(Object modeling scripts)
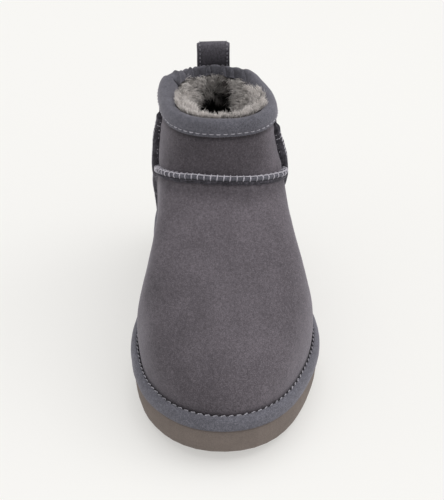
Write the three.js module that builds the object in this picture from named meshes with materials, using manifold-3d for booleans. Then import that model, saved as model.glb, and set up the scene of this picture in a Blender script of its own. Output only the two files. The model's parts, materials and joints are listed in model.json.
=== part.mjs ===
// Left sheepskin slipper boot, millimetres.
// +Z up from the floor, toe towards -Y, heel towards +Y, outer (little-toe) side at +X, inner side at -X.
// A "station" is a distance back from the toe tip of the sole; it becomes Y once the boot is centred.

import * as THREE from "three";
import { mergeVertices } from "three/addons/utils/BufferGeometryUtils.js";
import Module from "manifold-3d";

// ---------------------------------------------------------------- driving dimensions

const CLEARANCE = 0.3; // air between two neighbouring pieces
const SOLE_REACH = 4.3; // sole edge outside the feather line of the upper
const FOXING_REACH = 6.1; // foxing face outside the feather line
const FOXING_HEIGHT = 8.5;
const FOXING_EASE = 0.7; // rounding of its lower edge
const FOXING_BELLY = 0.55; // share of its height up to which the face stands straight
const FOXING_SHOULDER = 0.8; // share of height and reach where it turns inwards
const FOXING_TIP = 0.42; // share of its reach at the top
const INSOLE_THICK = 6;
const INSOLE_EDGE = 1.5; // bevel round its upper face
const INSOLE_EASE = 1.1; // room between the insole edge and the lining
const BINDING_THICK = 1.3;
const BINDING_OUTER_LEG = 9; // how far the binding reaches down outside the collar
const BINDING_INNER_LEG = 5.5; // and inside it
const BINDING_CREST = 2; // its height over the cut edge
const BINDING_TURN = 0.9; // height at which it rolls over the edge
const BINDING_PRESS = 0.3; // how far it is drawn in along its stitched edges
const BINDING_BULGE = 0.5; // fullness of its roll
const BINDING_BULGE_AT = 3; // how far below the collar edge it is fullest
const LOOP_WIDTH = 20;
const LOOP_THICK = 1.6;
const LOOP_HEIGHT = 13.6; // top of the pull loop over the collar edge
const LOOP_TAIL = 19; // its sewn tail below the collar edge
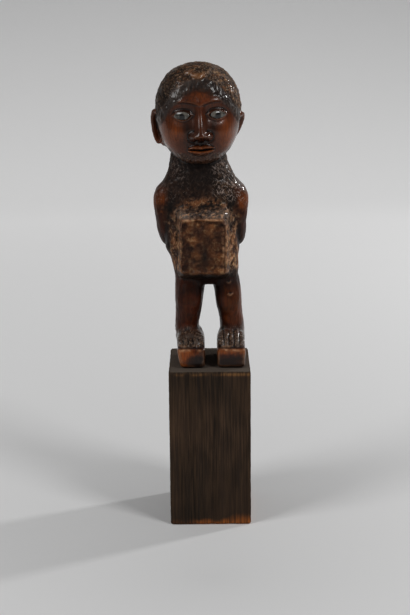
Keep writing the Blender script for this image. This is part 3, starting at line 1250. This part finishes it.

• **TO DO**
Repeat verbatim the opening run of entries, ending with the line that contains "boot is centred.".

• **ANSWER FOR THIS EXERCISE**
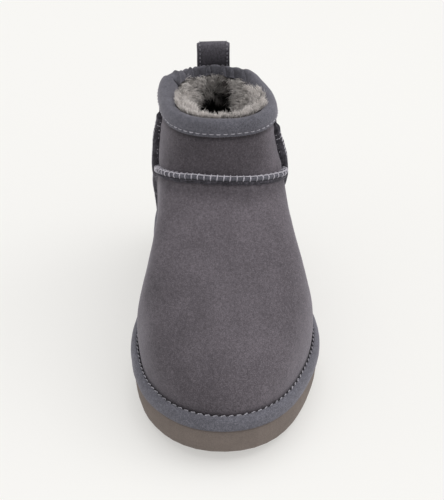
Write the three.js module that builds the object in this picture from named meshes with materials, using manifold-3d for booleans. Then import that model, saved as model.glb, and set up the scene of this picture in a Blender script of its own. Output only the two files. The model's parts, materials and joints are listed in model.json.
=== part.mjs ===
// Left sheepskin slipper boot, millimetres.
// +Z up from the floor, toe towards -Y, heel towards +Y, outer (little-toe) side at +X, inner side at -X.
// A "station" is a distance back from the toe tip of the sole; it becomes Y once the boot is centred.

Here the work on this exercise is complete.